- **Requirements**
Your task is to reproduce word for word the lines running from the line containing "addFront();" to the line containing "for corner in", inclusive. Nothing else belongs in the answer.

- **Data for this exercise**
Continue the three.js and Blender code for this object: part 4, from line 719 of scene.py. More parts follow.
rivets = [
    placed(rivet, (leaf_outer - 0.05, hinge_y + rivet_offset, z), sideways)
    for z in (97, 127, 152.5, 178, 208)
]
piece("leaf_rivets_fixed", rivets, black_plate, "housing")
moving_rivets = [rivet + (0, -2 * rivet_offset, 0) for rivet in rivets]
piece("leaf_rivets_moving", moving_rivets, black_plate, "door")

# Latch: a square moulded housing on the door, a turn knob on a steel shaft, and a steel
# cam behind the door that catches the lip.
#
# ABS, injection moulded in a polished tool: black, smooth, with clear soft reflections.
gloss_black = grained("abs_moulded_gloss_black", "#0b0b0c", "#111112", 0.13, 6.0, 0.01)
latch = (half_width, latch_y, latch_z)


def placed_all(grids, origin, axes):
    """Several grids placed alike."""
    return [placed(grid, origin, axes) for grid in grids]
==
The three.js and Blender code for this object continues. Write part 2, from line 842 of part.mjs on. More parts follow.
* * *
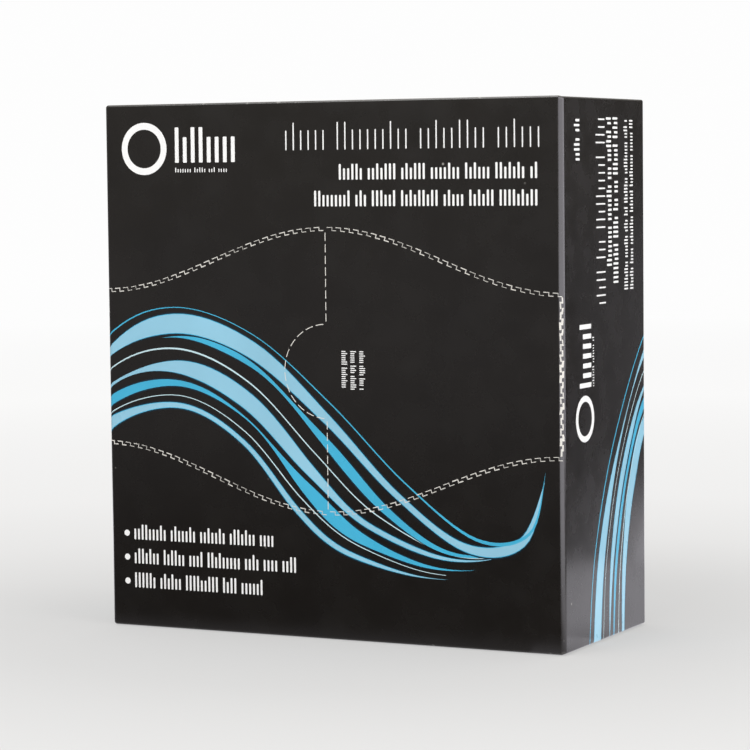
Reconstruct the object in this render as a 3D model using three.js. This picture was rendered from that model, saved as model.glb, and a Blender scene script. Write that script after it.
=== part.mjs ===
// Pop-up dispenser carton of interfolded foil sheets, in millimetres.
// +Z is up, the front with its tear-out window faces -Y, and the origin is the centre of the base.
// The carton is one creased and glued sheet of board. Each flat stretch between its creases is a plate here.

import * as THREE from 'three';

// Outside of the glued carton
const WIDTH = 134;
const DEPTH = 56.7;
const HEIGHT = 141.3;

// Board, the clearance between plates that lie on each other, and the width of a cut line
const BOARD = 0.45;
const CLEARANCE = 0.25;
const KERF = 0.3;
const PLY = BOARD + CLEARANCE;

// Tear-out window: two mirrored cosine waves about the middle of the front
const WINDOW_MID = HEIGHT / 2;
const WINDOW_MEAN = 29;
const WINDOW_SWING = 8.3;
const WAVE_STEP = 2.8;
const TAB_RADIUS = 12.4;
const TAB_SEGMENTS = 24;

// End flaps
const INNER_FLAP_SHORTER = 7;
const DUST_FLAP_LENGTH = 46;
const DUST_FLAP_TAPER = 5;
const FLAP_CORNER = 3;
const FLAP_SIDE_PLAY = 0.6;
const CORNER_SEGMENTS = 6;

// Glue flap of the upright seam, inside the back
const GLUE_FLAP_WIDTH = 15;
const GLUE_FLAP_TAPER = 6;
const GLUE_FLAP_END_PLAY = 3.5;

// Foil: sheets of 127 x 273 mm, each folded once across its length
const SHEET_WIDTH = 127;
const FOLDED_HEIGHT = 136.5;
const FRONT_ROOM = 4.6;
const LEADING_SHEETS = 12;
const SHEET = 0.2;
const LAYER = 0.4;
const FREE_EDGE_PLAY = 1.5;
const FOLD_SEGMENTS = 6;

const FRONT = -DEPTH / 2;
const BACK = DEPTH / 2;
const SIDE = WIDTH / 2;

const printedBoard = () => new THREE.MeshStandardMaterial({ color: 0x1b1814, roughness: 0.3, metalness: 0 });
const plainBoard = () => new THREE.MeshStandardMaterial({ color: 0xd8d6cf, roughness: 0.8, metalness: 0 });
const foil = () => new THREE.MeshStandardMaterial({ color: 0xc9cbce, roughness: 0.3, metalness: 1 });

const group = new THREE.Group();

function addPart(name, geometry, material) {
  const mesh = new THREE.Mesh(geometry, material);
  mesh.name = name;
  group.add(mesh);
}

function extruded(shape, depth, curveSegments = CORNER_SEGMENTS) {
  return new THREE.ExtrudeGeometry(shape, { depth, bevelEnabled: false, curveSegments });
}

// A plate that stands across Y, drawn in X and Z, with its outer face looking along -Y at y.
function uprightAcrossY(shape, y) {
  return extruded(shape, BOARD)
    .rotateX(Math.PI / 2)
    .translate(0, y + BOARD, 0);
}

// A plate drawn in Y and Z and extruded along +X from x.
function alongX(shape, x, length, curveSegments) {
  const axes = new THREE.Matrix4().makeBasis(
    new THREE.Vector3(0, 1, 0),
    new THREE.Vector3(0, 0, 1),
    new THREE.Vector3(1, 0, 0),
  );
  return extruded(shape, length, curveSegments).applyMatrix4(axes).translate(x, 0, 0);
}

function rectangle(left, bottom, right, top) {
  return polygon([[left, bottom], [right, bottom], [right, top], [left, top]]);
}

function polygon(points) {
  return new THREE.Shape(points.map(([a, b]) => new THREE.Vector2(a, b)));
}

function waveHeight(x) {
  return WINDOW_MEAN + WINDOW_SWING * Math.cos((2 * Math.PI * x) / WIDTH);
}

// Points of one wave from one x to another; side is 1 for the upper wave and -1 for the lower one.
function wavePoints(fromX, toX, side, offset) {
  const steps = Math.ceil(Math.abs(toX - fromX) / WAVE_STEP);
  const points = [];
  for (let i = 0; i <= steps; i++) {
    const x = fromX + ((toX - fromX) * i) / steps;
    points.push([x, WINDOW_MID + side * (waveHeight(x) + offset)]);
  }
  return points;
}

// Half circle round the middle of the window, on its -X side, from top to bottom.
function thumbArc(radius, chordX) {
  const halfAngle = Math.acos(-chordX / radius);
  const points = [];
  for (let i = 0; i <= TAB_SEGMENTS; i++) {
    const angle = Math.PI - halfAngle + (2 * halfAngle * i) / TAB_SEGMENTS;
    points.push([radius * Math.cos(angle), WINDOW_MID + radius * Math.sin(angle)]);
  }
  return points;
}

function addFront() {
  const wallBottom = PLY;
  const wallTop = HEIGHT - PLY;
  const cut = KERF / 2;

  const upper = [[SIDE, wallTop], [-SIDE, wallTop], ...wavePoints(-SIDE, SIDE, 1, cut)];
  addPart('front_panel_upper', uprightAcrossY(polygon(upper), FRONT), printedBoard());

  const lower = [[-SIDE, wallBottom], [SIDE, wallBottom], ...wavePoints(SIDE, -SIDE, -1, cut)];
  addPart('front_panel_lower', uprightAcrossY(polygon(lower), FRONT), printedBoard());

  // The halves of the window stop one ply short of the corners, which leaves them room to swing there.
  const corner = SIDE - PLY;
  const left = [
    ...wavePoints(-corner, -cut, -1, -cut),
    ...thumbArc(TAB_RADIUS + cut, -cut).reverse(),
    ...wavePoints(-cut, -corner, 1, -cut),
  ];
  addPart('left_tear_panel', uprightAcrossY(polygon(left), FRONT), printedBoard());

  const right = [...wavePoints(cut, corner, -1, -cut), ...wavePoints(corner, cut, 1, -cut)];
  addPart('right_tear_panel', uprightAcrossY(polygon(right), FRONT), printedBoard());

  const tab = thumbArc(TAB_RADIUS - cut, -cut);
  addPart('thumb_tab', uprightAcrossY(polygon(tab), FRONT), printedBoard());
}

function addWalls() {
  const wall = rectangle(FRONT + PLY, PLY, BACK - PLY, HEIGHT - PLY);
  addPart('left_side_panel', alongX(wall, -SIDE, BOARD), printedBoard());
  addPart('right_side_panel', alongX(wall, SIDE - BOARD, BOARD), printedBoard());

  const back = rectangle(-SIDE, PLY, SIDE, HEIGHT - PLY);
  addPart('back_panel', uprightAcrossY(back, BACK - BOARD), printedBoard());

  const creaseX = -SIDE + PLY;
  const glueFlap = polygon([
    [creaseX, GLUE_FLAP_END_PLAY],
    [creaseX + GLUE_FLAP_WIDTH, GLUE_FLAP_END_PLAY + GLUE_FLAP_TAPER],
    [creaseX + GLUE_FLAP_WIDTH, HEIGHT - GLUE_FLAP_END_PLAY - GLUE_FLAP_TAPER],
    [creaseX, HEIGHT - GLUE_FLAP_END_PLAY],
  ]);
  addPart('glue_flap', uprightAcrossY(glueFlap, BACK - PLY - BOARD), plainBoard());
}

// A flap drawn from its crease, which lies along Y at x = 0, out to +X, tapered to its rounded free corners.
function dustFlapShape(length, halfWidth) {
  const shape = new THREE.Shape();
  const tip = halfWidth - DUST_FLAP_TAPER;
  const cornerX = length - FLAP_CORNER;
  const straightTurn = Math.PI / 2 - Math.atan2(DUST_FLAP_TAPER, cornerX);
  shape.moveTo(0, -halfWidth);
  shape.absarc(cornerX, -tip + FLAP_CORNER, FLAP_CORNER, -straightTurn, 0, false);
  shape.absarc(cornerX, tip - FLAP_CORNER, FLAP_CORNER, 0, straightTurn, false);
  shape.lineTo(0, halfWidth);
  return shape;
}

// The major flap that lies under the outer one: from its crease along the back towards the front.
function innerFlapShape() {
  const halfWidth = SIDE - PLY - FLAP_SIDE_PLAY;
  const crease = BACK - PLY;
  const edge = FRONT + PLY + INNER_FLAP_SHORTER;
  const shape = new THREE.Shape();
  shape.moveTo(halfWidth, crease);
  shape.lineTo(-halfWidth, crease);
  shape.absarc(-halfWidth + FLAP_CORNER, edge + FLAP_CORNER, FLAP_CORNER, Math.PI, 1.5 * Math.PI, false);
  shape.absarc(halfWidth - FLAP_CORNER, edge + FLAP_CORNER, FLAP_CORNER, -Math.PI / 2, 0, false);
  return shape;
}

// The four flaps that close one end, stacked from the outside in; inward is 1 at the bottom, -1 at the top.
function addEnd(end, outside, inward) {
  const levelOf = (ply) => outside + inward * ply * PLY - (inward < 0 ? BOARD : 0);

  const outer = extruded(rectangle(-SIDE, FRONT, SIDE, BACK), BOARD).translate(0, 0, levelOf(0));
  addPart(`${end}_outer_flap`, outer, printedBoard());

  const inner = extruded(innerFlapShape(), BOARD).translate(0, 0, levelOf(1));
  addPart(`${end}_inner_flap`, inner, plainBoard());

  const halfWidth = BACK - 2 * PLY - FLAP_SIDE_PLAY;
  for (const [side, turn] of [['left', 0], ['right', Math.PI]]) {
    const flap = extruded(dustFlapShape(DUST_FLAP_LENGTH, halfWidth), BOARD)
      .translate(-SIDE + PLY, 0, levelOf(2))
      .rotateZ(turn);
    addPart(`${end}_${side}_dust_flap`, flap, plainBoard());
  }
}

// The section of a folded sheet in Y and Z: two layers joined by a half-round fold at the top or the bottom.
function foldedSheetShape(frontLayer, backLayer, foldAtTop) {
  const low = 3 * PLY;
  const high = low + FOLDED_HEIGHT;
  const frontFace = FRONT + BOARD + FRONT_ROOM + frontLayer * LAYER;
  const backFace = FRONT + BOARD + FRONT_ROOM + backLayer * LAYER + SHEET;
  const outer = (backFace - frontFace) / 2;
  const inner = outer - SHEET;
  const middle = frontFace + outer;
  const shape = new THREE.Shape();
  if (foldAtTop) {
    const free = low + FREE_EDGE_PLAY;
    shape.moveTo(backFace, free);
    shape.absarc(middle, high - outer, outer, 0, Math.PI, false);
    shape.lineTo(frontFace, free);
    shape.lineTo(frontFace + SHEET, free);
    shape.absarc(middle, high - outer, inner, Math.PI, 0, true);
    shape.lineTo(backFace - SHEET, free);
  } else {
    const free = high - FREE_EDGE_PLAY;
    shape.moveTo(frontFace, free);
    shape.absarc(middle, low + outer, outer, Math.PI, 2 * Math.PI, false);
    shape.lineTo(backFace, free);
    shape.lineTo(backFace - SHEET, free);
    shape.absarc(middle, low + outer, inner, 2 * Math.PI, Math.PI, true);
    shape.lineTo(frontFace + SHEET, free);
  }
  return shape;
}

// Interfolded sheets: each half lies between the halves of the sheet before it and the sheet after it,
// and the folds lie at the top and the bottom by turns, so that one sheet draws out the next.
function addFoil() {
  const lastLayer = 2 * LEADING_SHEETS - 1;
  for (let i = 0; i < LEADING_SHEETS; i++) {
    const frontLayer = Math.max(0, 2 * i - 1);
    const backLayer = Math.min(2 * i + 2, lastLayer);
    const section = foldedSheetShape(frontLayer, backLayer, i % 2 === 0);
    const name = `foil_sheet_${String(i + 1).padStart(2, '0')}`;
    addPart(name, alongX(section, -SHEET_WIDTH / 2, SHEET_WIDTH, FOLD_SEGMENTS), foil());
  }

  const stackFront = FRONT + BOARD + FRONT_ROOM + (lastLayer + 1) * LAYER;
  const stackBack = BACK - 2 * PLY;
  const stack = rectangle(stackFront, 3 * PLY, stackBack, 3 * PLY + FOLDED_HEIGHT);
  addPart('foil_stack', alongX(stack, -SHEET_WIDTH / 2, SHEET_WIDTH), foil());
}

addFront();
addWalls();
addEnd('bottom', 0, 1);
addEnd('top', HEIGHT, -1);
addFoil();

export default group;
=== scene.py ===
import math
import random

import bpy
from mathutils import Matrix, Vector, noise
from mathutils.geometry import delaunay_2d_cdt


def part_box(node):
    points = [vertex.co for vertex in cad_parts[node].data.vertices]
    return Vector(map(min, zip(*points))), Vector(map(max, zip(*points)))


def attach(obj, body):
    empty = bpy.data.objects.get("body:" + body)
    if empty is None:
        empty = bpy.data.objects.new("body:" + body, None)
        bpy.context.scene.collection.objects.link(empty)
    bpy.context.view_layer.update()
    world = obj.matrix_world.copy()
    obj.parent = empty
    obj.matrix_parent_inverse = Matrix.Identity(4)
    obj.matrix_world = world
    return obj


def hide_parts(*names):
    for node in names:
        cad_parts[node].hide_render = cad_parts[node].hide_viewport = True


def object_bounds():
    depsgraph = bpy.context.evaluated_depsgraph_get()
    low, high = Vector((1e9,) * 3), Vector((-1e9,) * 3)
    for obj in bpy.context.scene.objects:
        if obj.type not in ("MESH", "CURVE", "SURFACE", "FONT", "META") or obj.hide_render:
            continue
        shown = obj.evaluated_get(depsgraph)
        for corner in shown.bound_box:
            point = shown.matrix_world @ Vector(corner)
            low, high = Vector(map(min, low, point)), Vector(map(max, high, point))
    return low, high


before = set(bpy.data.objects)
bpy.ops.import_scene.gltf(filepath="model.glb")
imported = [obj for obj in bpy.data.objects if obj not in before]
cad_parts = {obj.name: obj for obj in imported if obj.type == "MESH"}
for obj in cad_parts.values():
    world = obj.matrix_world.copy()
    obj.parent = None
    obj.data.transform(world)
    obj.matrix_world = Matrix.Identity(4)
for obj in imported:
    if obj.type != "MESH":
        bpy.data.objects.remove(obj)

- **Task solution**
addFront();
addWalls();
addEnd('bottom', 0, 1);
addEnd('top', HEIGHT, -1);
addFoil();

export default group;
=== scene.py ===
import math
import random

import bpy
from mathutils import Matrix, Vector, noise
from mathutils.geometry import delaunay_2d_cdt


def part_box(node):
    points = [vertex.co for vertex in cad_parts[node].data.vertices]
    return Vector(map(min, zip(*points))), Vector(map(max, zip(*points)))


def attach(obj, body):
    empty = bpy.data.objects.get("body:" + body)
    if empty is None:
        empty = bpy.data.objects.new("body:" + body, None)
        bpy.context.scene.collection.objects.link(empty)
    bpy.context.view_layer.update()
    world = obj.matrix_world.copy()
    obj.parent = empty
    obj.matrix_parent_inverse = Matrix.Identity(4)
    obj.matrix_world = world
    return obj


def hide_parts(*names):
    for node in names:
        cad_parts[node].hide_render = cad_parts[node].hide_viewport = True


def object_bounds():
    depsgraph = bpy.context.evaluated_depsgraph_get()
    low, high = Vector((1e9,) * 3), Vector((-1e9,) * 3)
    for obj in bpy.context.scene.objects:
        if obj.type not in ("MESH", "CURVE", "SURFACE", "FONT", "META") or obj.hide_render:
            continue
        shown = obj.evaluated_get(depsgraph)
        for corner in shown.bound_box:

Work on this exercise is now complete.